[openib-general] Re: ia64 perf and FMR

Michael S. Tsirkin mst at mellanox.co.il
Sun Apr 3 10:35:48 PDT 2005


Quoting r. Grant Grundler <iod00d at hp.com>:
> Subject: ia64 perf and FMR
> 
> Hi,
> Just wanted to share initial perf results (and surprise)
> that I'm getting on the HP ZX1/IA64 boxes.
> 
> Before FMR support was committed, netperf was reporting around
> 1720 Mb/s (215 MB/s) for IPoIB with msi_x=1 and netserver pinned
> to the CPU that wasn't taking interrupts.

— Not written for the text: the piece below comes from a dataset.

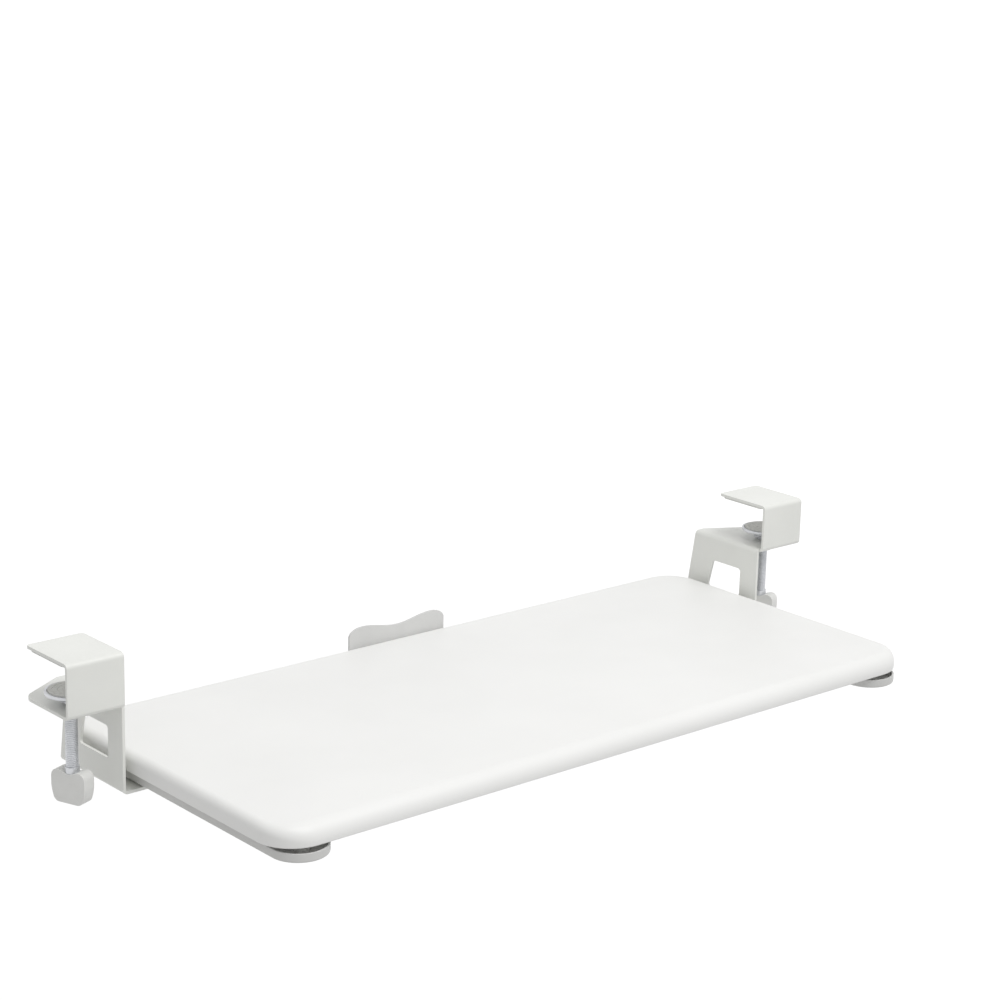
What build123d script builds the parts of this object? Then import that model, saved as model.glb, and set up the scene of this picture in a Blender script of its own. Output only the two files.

After FMR was committed,
> netperf is reporting about 3500 Mb/s (437 MB/s) for IPoIB. CPU was
> saturated on the send side in all cases.
> 
> I've a vague idea what "Fast Memory Registration" is but not a good
> understanding.  Can someone point me at a decent explanation of FMR?
> 
> I'd like to understand the 2X in performance.
> Maybe we are doing 1/2 as much DMA mapping in one of
> the bug fixes?
> 
> And I'm suspicious of the IPoIB numbers since SDP is also seeing
> a bit over 3500 Mb/s and sending CPU is also saturated. I was hoping
> SDP would be 40-60% faster than TCP (ipoib). Maybe I'm just not
> configuring libsdp.conf correctly for netperf and maybe the IPoIB
> numbers are correct.  I've "rmmod ib_sdp" on both boxes, unloaded
> and reloaded all the other IB drivers, and "unset LD_PRELOAD".
> Is unloading ib_sdp sufficient to be sure SDP isn't used?
> 
> (I do get "module in use" when netserver is running with LD_PRELOAD
> pointing at libsdp.so)
> 
> 
> I also reviewed all the "__attribute__ ((packed))" uses in
> include/ib_mad.h and include/ib_smi.h. It looks safe to me
> to remove them since every field is "naturally" aligned from
> the start of it's respective structure. I also checked
> nested cases. However, while it worked fine, removing all use
> from the two files didn't matter for netperf TCP_STREAM.
> 
> I didn't realize other files also use "packed" and will
> have to revisit the issue. I'm mostly worried some
> new use will not be well aligned and cause the compiler
> to insert padding. That will be a PITA to debug.
> What we need is a compiler warning to tell us when/where
> padding is inserted in a structure with a similar __attribute__.
> 
> Reminder: not pinning the netserver thread to the other CPU
> costs around 25% performance. I think that's true for any single
> threaded networking perf test that saturates the CPU.
> 
> thanks,
> grant

Can you try with hide DDR? this will disable FMRs for tavor.